Copy exactly the lines from the start of the data below through the one that carries "HEAD_RECESS_DEPTH = 0.5", and only those.

■ Data provided ■
^^^^^^^^

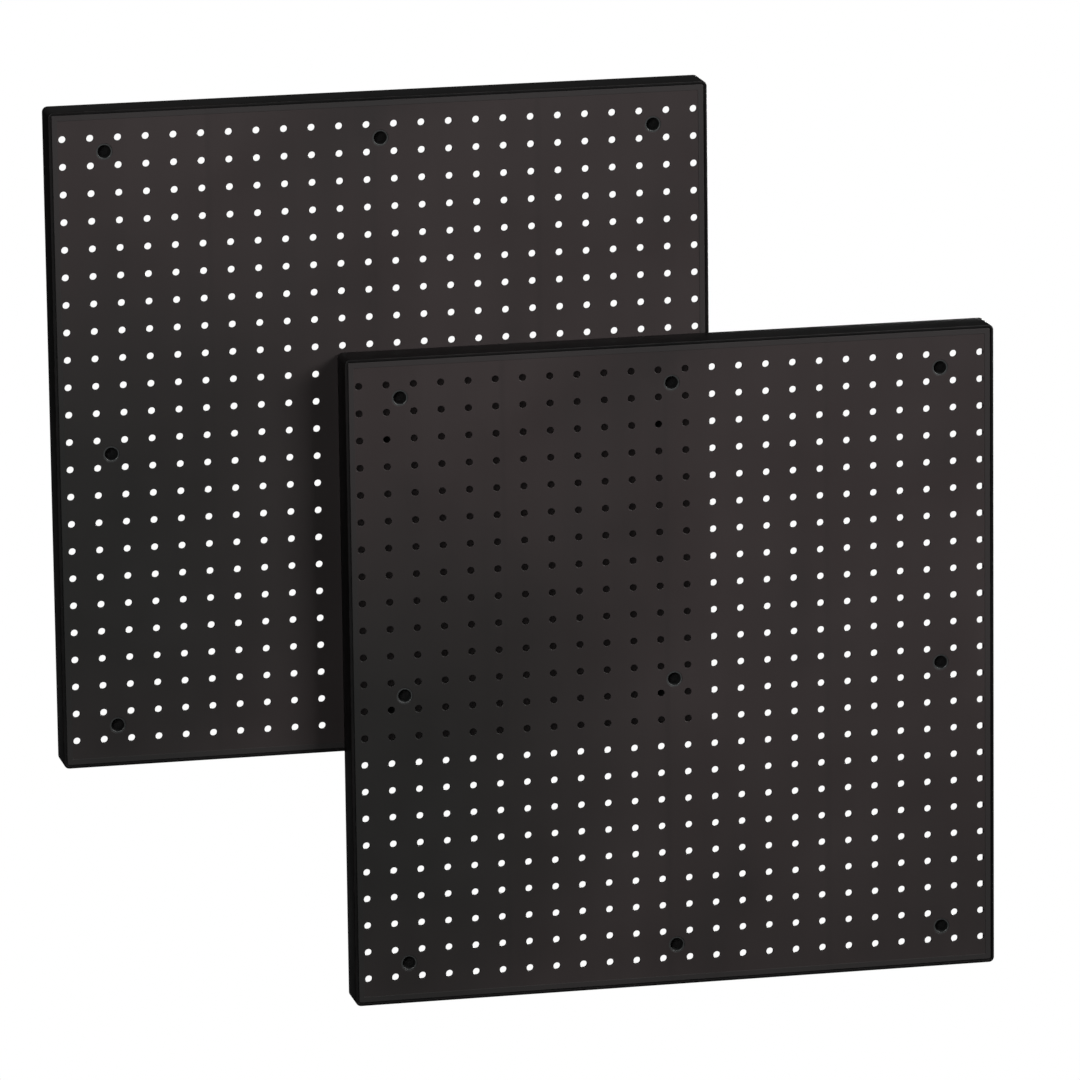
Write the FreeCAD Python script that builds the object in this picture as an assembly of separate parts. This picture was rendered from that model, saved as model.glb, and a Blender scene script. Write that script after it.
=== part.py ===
"""Two identical moulded pegboard wall panels, one held clear in front of the other.

Every length is in millimetres. +X is to the right, +Z is up, and the faces look towards -Y.
The origin is the middle of the rear panel's corner screws, on the plane where the screw bosses end.
Each panel is one moulding. It is divided into solids that meet face to face and never overlap.
"""

import FreeCAD, Part
import os

# The panel as a whole
PANEL_SIZE = 609.6
PANEL_DEPTH = 35.0
WALL_THICKNESS = 2.4
CORNER_RADIUS = 5.0
LIP_ROUND = 0.8

# The perforated face, set between the four walls
FACE_THICKNESS = 3.0
FACE_SETBACK = 0.5
GROOVE_WIDTH = 0.9
GROOVE_DEPTH = 1.1
BORDER_WIDTH = 5.0
BORDER_HEIGHT = 0.3

# Peg holes
PEG_PITCH = 25.4
PEG_COLUMNS = 24
PEG_ROWS = 23
PEG_HOLE_DIAMETER = 6.6

# Screw positions: three columns by three rows, each midway between four peg holes
SCREW_COLUMNS = (-10.0 * PEG_PITCH, 0.0, 10.0 * PEG_PITCH)
SCREW_ROWS = {
    "upper": 10.5 * PEG_PITCH,
    "middle": -0.5 * PEG_PITCH,
    "lower": -10.5 * PEG_PITCH,
}
SCREW_HEAD_DIAMETER = 12.0
SCREW_CLEARANCE_DIAMETER = 5.0
BOSS_DIAMETER = 14.4
BOSS_DEPTH = 18.0
BOSS_FLOOR = 3.0
HEAD_RECESS_DIAMETER = 15.0
HEAD_RECESS_DEPTH = 0.5

# Ribs behind the face
RIB_THICKNESS = 2.0
RIB_DEPTH = 18.0
RIB_SPACING = 6.0 * PEG_PITCH
RIB_COLUMNS = {
    "left": -RIB_SPACING,
    "centre": 0.0,
    "right": RIB_SPACING,
}

# The front panel hangs clear of the rear one, to its right and below it
PANEL_GAP = 1.5
FRONT_OFFSET = FreeCAD.Vector(261.0, -(PANEL_DEPTH + PANEL_GAP), -234.5)

# Planes along Y, from the front of the rear panel to the wall behind it
BOSS_END_PLANE = 0.0
FACE_BACK_PLANE = BOSS_END_PLANE - BOSS_DEPTH
FIELD_PLANE = FACE_BACK_PLANE - FACE_THICKNESS
BORDER_PLANE = FIELD_PLANE - BORDER_HEIGHT
LIP_PLANE = BORDER_PLANE - FACE_SETBACK
WALL_PLANE = LIP_PLANE + PANEL_DEPTH

INNER_SIZE = PANEL_SIZE - 2.0 * WALL_THICKNESS
INNER_RADIUS = CORNER_RADIUS - WALL_THICKNESS
SAME_PLACE = 0.01
TOWARDS_WALL = FreeCAD.Vector(0.0, 1.0, 0.0)
PARTS_FOLDER = "parts"


def rounded_square(size, radius, plane):
    """A closed square outline with round corners, lying at one depth."""
    half = size / 2.0
    flat = half - radius
    diagonal = flat + radius * 0.5 ** 0.5
    edges = []
    for turn in range(4):
        start = (flat, half)
        middle = (diagonal, diagonal)
        end = (half, flat)
        following = (half, -flat)
        points = []
        for across, up in (start, middle, end, following):
            for _ in range(turn):
                across, up = up, -across
            points.append(FreeCAD.Vector(across, plane, up))
        edges.append(Part.Arc(points[0], points[1], points[2]).toShape())
        edges.append(Part.LineSegment(points[2], points[3]).toShape())
    return Part.Wire(edges)


def slab(size, radius, front, back):
    """A square plate with round corners, between two depths."""
    outline = Part.Face(rounded_square(size, radius, front))
    return outline.extrude(TOWARDS_WALL * (back - front))


def square_ring(outer_size, outer_radius, inner_size, inner_radius, front, back):
    """A square frame with round corners, between two depths."""
    outer = slab(outer_size, outer_radius, front, back)
    return outer.cut(slab(inner_size, inner_radius, front, back))


def cylinder(diameter, across, up, front, back):
    """A round bar that points at the wall."""
    base = FreeCAD.Vector(across, front, up)
    return Part.makeCylinder(diameter / 2.0, back - front, base, TOWARDS_WALL)


def bar(low_x, high_x, low_z, high_z, front, back):
    """A square-cornered block given by its limits."""
    corner = FreeCAD.Vector(low_x, front, low_z)
    return Part.makeBox(high_x - low_x, back - front, high_z - low_z, corner)


def peg_positions():
    """Every peg hole's place on the face, across and up."""
    first_column = -(PEG_COLUMNS - 1) / 2.0 * PEG_PITCH
    first_row = (PEG_ROWS - 1) / 2.0 * PEG_PITCH
    for column in range(PEG_COLUMNS):
        for row in range(PEG_ROWS):
            yield first_column + column * PEG_PITCH, first_row - row * PEG_PITCH


def screw_positions():
    """Every screw's place on the face, across and up."""
    for up in SCREW_ROWS.values():
        for across in SCREW_COLUMNS:
            yield across, up


def circle(diameter, across, up, plane):
    """A round outline at one depth."""
    centre = FreeCAD.Vector(across, plane, up)
    return Part.Wire([Part.makeCircle(diameter / 2.0, centre, TOWARDS_WALL)])


def perforated_face():
    """The plate with all its holes, the groove at its edge and the raised border."""
    outlines = [rounded_square(INNER_SIZE, INNER_RADIUS, FIELD_PLANE)]
    for across, up in peg_positions():
        outlines.append(circle(PEG_HOLE_DIAMETER, across, up, FIELD_PLANE))
    for across, up in screw_positions():
        outlines.append(circle(SCREW_HEAD_DIAMETER, across, up, FIELD_PLANE))
    plate = Part.Face(outlines, "Part::FaceMakerBullseye").extrude(TOWARDS_WALL * FACE_THICKNESS)

    grooved_size = INNER_SIZE - 2.0 * GROOVE_WIDTH
    grooved_radius = INNER_RADIUS - GROOVE_WIDTH
    groove_floor = BORDER_PLANE + GROOVE_DEPTH
    groove = square_ring(
        INNER_SIZE, INNER_RADIUS, grooved_size, grooved_radius, FIELD_PLANE, groove_floor
    )
    field_size = grooved_size - 2.0 * BORDER_WIDTH
    border = square_ring(
        grooved_size, grooved_radius, field_size, grooved_radius, BORDER_PLANE, FIELD_PLANE
    )
    plate = plate.cut(groove).fuse(border)

    recess_floor = FIELD_PLANE + HEAD_RECESS_DEPTH
    recesses = [
        cylinder(HEAD_RECESS_DIAMETER, across, up, FIELD_PLANE, recess_floor)
        for across, up in screw_positions()
    ]
    return plate.cut(Part.makeCompound(recesses))


def rim_walls():
    """The four side walls, mitred at the corners."""
    ring = square_ring(
        PANEL_SIZE, CORNER_RADIUS, INNER_SIZE, INNER_RADIUS, LIP_PLANE, WALL_PLANE
    )
    outer_front_edges = [
        edge
        for edge in ring.Edges
        if is_front_edge(edge) and is_outer_edge(edge)
    ]
    ring = ring.makeFillet(LIP_ROUND, outer_front_edges)

    walls = {}
    for name, direction in (("top", (0, 1)), ("right", (1, 0)), ("bottom", (0, -1)), ("left", (-1, 0))):
        walls[name + "_wall"] = ring.common(mitre_wedge(*direction))
    return walls


def is_front_edge(edge):
    """True for an edge that lies in the plane of the lip."""
    box = edge.BoundBox
    return abs(box.YMin - LIP_PLANE) < SAME_PLACE and abs(box.YMax - LIP_PLANE) < SAME_PLACE


def is_outer_edge(edge):
    """True for an edge that lies outside the middle of the wall's thickness."""
    box = edge.BoundBox
    reach = max(abs(box.XMin), abs(box.XMax), abs(box.ZMin), abs(box.ZMax))
    return reach > (PANEL_SIZE - WALL_THICKNESS) / 2.0


def mitre_wedge(across, up):
    """A three-sided prism from the middle of the panel to one side."""
    reach = PANEL_SIZE
    front = LIP_PLANE
    middle = FreeCAD.Vector(0.0, front, 0.0)
    first = FreeCAD.Vector((across - up) * reach, front, (up + across) * reach)
    second = FreeCAD.Vector((across + up) * reach, front, (up - across) * reach)
    outline = Part.Face(Part.makePolygon([middle, first, second, middle]))
    return outline.extrude(TOWARDS_WALL * PANEL_DEPTH)


def screw_bosses():
    """Three rows of round bosses, each bored for a screw head and floored at its far end."""
    rows = {}
    floor_plane = BOSS_END_PLANE - BOSS_FLOOR
    for name, up in SCREW_ROWS.items():
        bosses = []
        for across in SCREW_COLUMNS:
            post = cylinder(BOSS_DIAMETER, across, up, FACE_BACK_PLANE, BOSS_END_PLANE)
            head_bore = cylinder(SCREW_HEAD_DIAMETER, across, up, FACE_BACK_PLANE, floor_plane)
            shank_hole = cylinder(SCREW_CLEARANCE_DIAMETER, across, up, floor_plane, BOSS_END_PLANE)
            bosses.append(post.cut(head_bore).cut(shank_hole))
        rows[name + "_screw_bosses"] = Part.makeCompound(bosses)
    return rows


def boss_blanks():
    """The space that the bosses fill, which the ribs leave free."""
    return Part.makeCompound(
        [
            cylinder(BOSS_DIAMETER, across, up, FACE_BACK_PLANE, BOSS_END_PLANE)
            for across, up in screw_positions()
        ]
    )


def upright_ribs():
    """Three ribs up the back of the face. The centre one is in lengths between the bosses."""
    inner = INNER_SIZE / 2.0
    rib_end = FACE_BACK_PLANE + RIB_DEPTH
    ribs = {}
    for name, middle in RIB_COLUMNS.items():
        low = middle - RIB_THICKNESS / 2.0
        high = middle + RIB_THICKNESS / 2.0
        rib = bar(low, high, -inner, inner, FACE_BACK_PLANE, rib_end)
        ribs[name + "_rib"] = Part.makeCompound(rib.cut(boss_blanks()).Solids)
    return ribs


def cross_ribs(upright):
    """Three ribs across the back, in lengths between the walls, the bosses and the upright ribs."""
    inner = INNER_SIZE / 2.0
    rib_end = FACE_BACK_PLANE + RIB_DEPTH
    in_the_way = Part.makeCompound([boss_blanks()] + list(upright.values()))
    ribs = {}
    for name, middle in SCREW_ROWS.items():
        low = middle - RIB_THICKNESS / 2.0
        high = middle + RIB_THICKNESS / 2.0
        rib = bar(-inner, inner, low, high, FACE_BACK_PLANE, rib_end).cut(in_the_way)
        ribs[name + "_cross_rib"] = Part.makeCompound(rib.Solids)
    return ribs


def panel_pieces():
    """Every solid of one panel, by name, in the rear panel's place."""
    pieces = {"perforated_face": perforated_face()}
    pieces.update(rim_walls())
    upright = upright_ribs()
    pieces.update(upright)
    pieces.update(cross_ribs(upright))
    pieces.update(screw_bosses())
    return pieces


def main():
    os.makedirs(PARTS_FOLDER, exist_ok=True)
    places = {"rear": FreeCAD.Vector(0.0, 0.0, 0.0), "front": FRONT_OFFSET}
    for name, shape in panel_pieces().items():
        for panel, offset in places.items():
            moved = shape.copy()
            moved.translate(offset)
            moved.exportStep(os.path.join(PARTS_FOLDER, panel + "_" + name + ".step"))
            print(panel, name, "solids", len(moved.Solids), "valid", moved.isValid(),
                  "volume", round(moved.Volume, 1))


main()
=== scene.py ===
import math

import bmesh
import bpy
from mathutils import Matrix, Vector


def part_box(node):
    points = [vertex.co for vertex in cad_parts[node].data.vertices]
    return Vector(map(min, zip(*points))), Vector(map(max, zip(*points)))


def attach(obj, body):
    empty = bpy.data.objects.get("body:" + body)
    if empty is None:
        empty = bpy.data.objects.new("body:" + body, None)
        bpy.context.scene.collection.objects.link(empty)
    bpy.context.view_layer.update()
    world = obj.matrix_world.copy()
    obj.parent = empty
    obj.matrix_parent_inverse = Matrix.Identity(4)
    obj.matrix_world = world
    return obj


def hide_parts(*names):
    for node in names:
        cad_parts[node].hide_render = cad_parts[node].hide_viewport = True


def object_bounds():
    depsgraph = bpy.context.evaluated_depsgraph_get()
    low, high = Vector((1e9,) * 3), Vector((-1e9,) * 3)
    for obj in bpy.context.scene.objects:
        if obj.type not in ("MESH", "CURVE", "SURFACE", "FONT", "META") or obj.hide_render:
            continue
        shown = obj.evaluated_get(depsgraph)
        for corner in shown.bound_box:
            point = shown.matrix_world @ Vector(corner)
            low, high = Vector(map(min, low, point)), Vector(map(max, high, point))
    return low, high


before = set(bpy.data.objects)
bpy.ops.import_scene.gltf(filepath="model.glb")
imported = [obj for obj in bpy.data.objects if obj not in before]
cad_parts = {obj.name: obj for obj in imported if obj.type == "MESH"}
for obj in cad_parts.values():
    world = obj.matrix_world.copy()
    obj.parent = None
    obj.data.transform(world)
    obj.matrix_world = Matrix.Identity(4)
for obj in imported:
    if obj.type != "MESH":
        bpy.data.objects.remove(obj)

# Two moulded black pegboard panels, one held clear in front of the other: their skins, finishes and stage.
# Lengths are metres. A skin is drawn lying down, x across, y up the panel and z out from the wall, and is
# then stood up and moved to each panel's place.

cad_low, cad_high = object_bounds()

# Sizes read from the frame
WALL_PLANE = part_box("rear_right_wall")[1].y
PANEL_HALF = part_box("rear_right_wall")[1].x
PANEL_DEPTH = WALL_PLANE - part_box("rear_right_wall")[0].y
PLATE_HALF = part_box("rear_perforated_face")[1].x
BORDER_TOP = WALL_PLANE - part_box("rear_perforated_face")[0].y
PLATE_BACK = WALL_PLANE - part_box("rear_perforated_face")[1].y
RIB_END = WALL_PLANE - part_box("rear_left_rib")[1].y
BOSS_END = WALL_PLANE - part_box("rear_upper_screw_bosses")[1].y
FRONT_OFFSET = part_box("front_perforated_face")[0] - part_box("rear_perforated_face")[0]
RIB_COLUMNS = {
    name: (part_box(f"rear_{name}_rib")[0].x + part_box(f"rear_{name}_rib")[1].x) / 2.0
    for name in ("left", "centre", "right")
}
SCREW_ROWS = {
    name: (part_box(f"rear_{name}_screw_bosses")[0].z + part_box(f"rear_{name}_screw_bosses")[1].z) / 2.0
    for name in ("upper", "middle", "lower")
}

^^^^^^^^

■ Task output ■
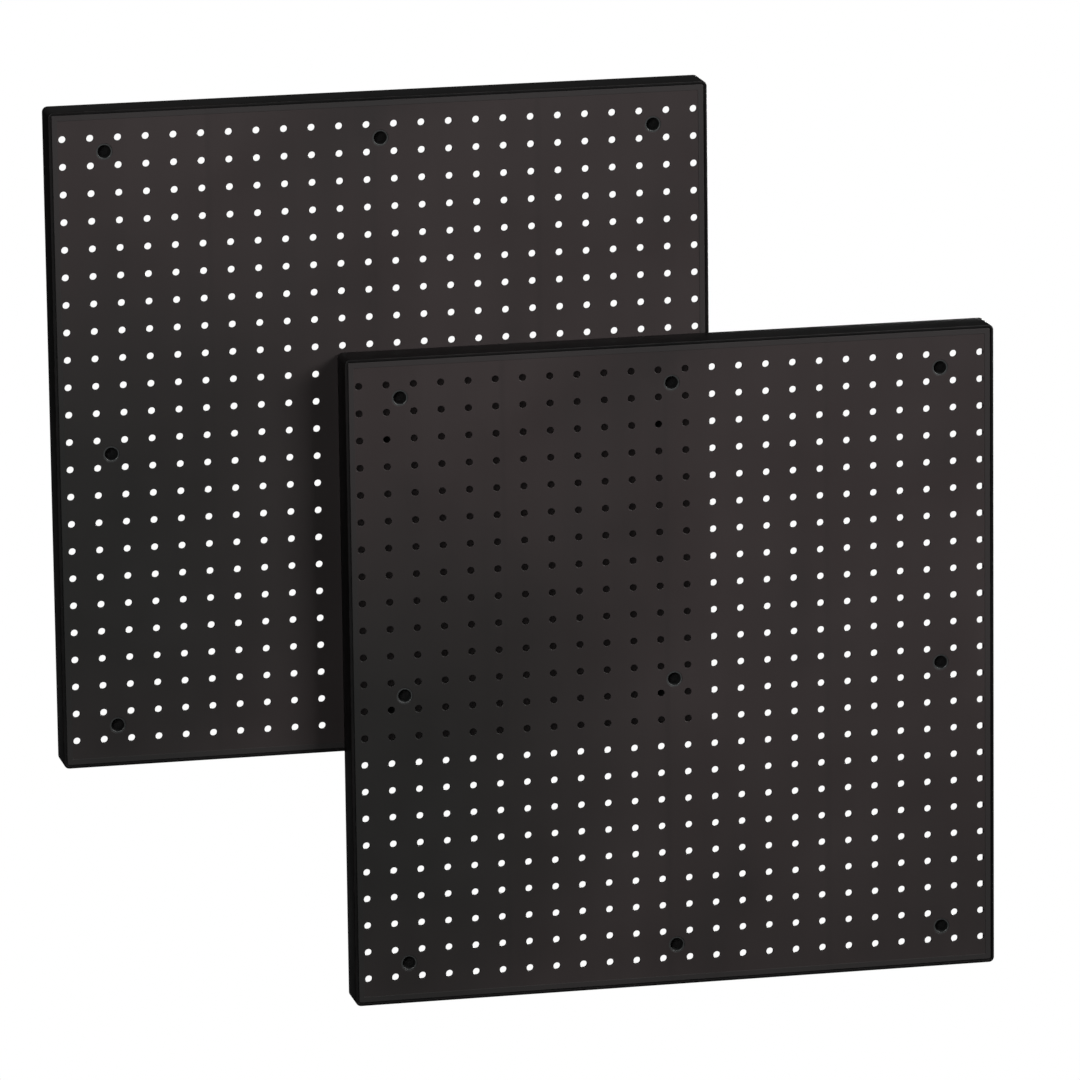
Write the FreeCAD Python script that builds the object in this picture as an assembly of separate parts. This picture was rendered from that model, saved as model.glb, and a Blender scene script. Write that script after it.
=== part.py ===
"""Two identical moulded pegboard wall panels, one held clear in front of the other.

Every length is in millimetres. +X is to the right, +Z is up, and the faces look towards -Y.
The origin is the middle of the rear panel's corner screws, on the plane where the screw bosses end.
Each panel is one moulding. It is divided into solids that meet face to face and never overlap.
"""

import FreeCAD, Part
import os

# The panel as a whole
PANEL_SIZE = 609.6
PANEL_DEPTH = 35.0
WALL_THICKNESS = 2.4
CORNER_RADIUS = 5.0
LIP_ROUND = 0.8

# The perforated face, set between the four walls
FACE_THICKNESS = 3.0
FACE_SETBACK = 0.5
GROOVE_WIDTH = 0.9
GROOVE_DEPTH = 1.1
BORDER_WIDTH = 5.0
BORDER_HEIGHT = 0.3

# Peg holes
PEG_PITCH = 25.4
PEG_COLUMNS = 24
PEG_ROWS = 23
PEG_HOLE_DIAMETER = 6.6

# Screw positions: three columns by three rows, each midway between four peg holes
SCREW_COLUMNS = (-10.0 * PEG_PITCH, 0.0, 10.0 * PEG_PITCH)
SCREW_ROWS = {
    "upper": 10.5 * PEG_PITCH,
    "middle": -0.5 * PEG_PITCH,
    "lower": -10.5 * PEG_PITCH,
}
SCREW_HEAD_DIAMETER = 12.0
SCREW_CLEARANCE_DIAMETER = 5.0
BOSS_DIAMETER = 14.4
BOSS_DEPTH = 18.0
BOSS_FLOOR = 3.0
HEAD_RECESS_DIAMETER = 15.0
HEAD_RECESS_DEPTH = 0.5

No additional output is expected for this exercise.